La ley que regula el Estatuto de una estructura tan jerárquica como el Ministerio Fiscal establece que el fiscal general del Estado tiene, entre otras, la potestad de resolver discrepancias entre fiscales y de impartir a sus subordinados órdenes “tanto de carácter general como referidas a asuntos específicos”. Si finalmente se sienta en el banquillo, el fiscal que intervenga en el caso —pida o no su absolución— será un subordinado suyo.
Lo más adecuado sería que si el posible recurso no se resuelve a su favor, Álvaro García Ortiz presentara su dimisión. Para que la alta institución que dirige no se vea afectada —ni paralizada— por este lamentable proceso y para que él mismo pueda defenderse libre de toda duda y con todos los mecanismos a su disposición. También para evitar que el debate se centre en esa hipotética dimisión en lugar de hacerlo en la inconsistencia del procedimiento del juez Hurtado. El Gobierno tiene la facultad de nombrar al fiscal general del Estado, pero no la de destituirle. Si él cesa voluntariamente, el Ejecutivo puede legítimamente nombrar a otro fiscal general y evitar el daño institucional en torno a una figura clave en el Estado de derecho.
El garantismo con el que históricamente se ha regido el Supremo debe primar de nuevo para poner fin a un proceso anómalo desde su origen y marcado por la endeblez de los indicios acumulados durante una instrucción plagada de arbitrariedades.

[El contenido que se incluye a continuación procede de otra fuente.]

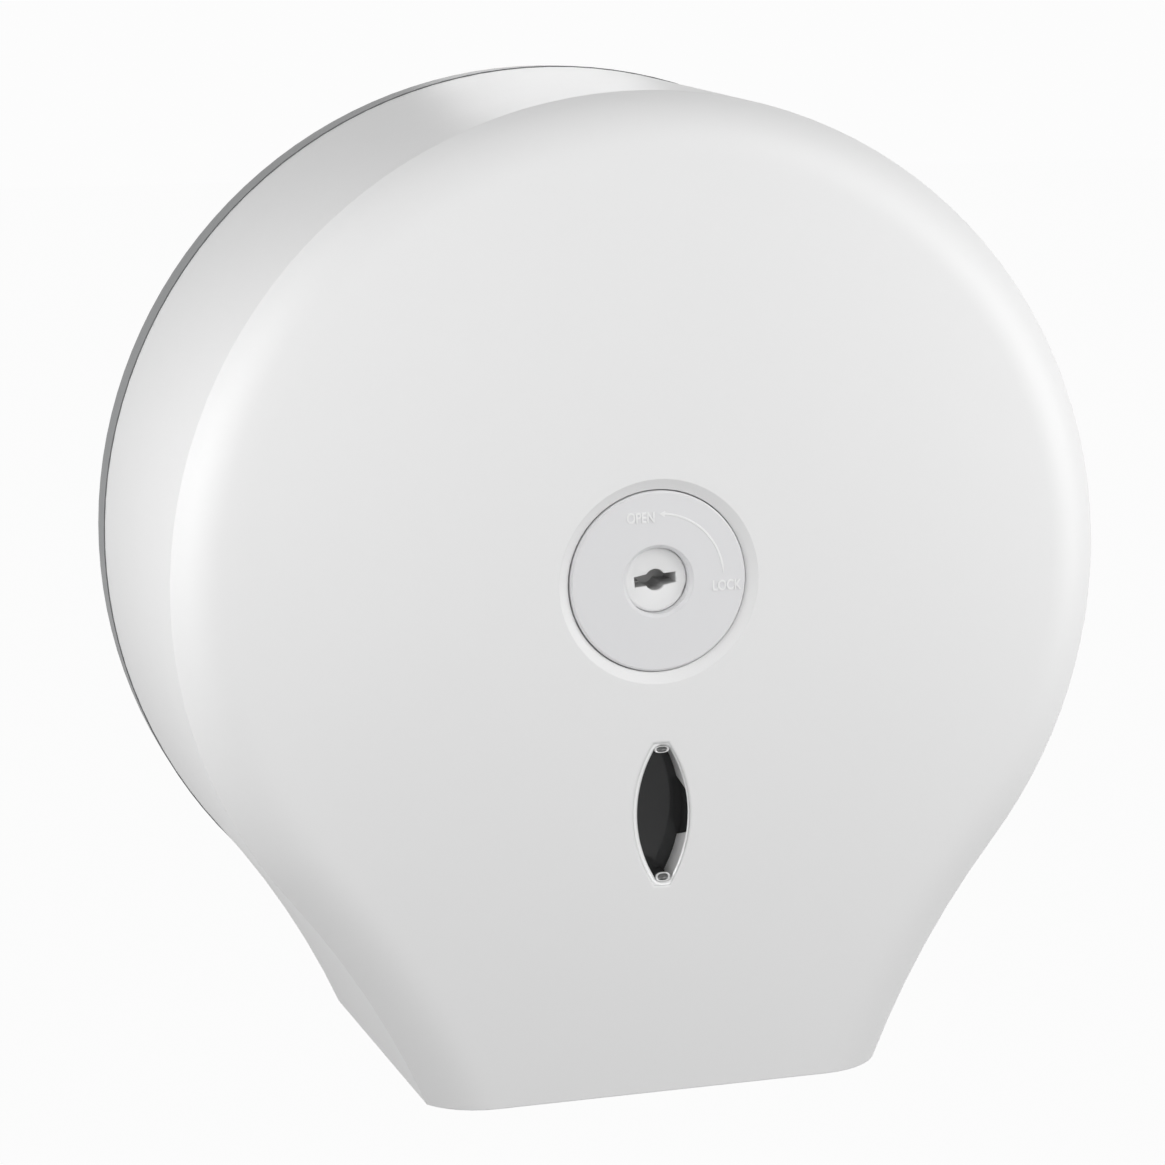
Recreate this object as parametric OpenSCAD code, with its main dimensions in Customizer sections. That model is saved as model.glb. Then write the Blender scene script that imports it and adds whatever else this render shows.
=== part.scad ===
/* [Outline] */
// Radius of the round body
round_r = 135; // [125:1:145]
// Height of the foot's lower edge below the spindle axis
foot_drop = 142.5; // [138:0.5:150]
// Half width of the foot at its lower edge
foot_half = 70.5; // [64:0.5:76]
// Radius of the hollow curve between the round body and the foot
waist_r = 240; // [180:5:300]
// Depth of the whole dispenser in front of the wall
body_depth = 119; // [112:1:130]

/* [Front cover] */
// Wall thickness of the cover
cover_wall = 2.5; // [2:0.1:3.2]
// Inward lean of the cover's side wall from its rear edge to the front rounding
side_lean = 5; // [3:0.5:7]
// Width of the front rounding, seen from the front
round_width = 16.25; // [12:0.25:19]
// Depth of the front rounding, seen from the side
round_depth = 9.4; // [7:0.2:11]
// Inset of the cover's rear edge from the base rim
rim_step = 0.3; // [0.2:0.1:1]
// Gap between the base rim and the cover's rear edge
shut_gap = 0.3; // [0.2:0.1:0.6]

/* [Back plate] */
// Depth of the visible rim of the back plate
rim_depth = 13; // [11:0.5:16]
// Thickness of the rim wall
rim_wall = 4; // [3:0.5:5]
// Thickness of the panel
panel_t = 3; // [2.5:0.5:4]
// Depth of the ribbed recess behind the panel
rib_depth = 2; // [1.5:0.5:3]
// Number of radial ribs behind the panel
rib_count = 12; // [8:1:16]
// Height of the locating lip above the rim
lip_height = 7; // [5:0.5:9]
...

Los jueces del Supremo se enfrentan a un caso sin precedentes, del que el populismo ha hecho bandera para cuestionar la calidad democrática de España. Frente a estos discursos, el alto tribunal, representante de la cúpula de la judicatura, debe ceñirse a los hechos. Y estos son tozudos. La protección de las instituciones no es una tarea exclusiva del poder político, ya sea el Ejecutivo o el Legislativo, sino que compete en igual grado a quienes ejercen el tercer poder del Estado.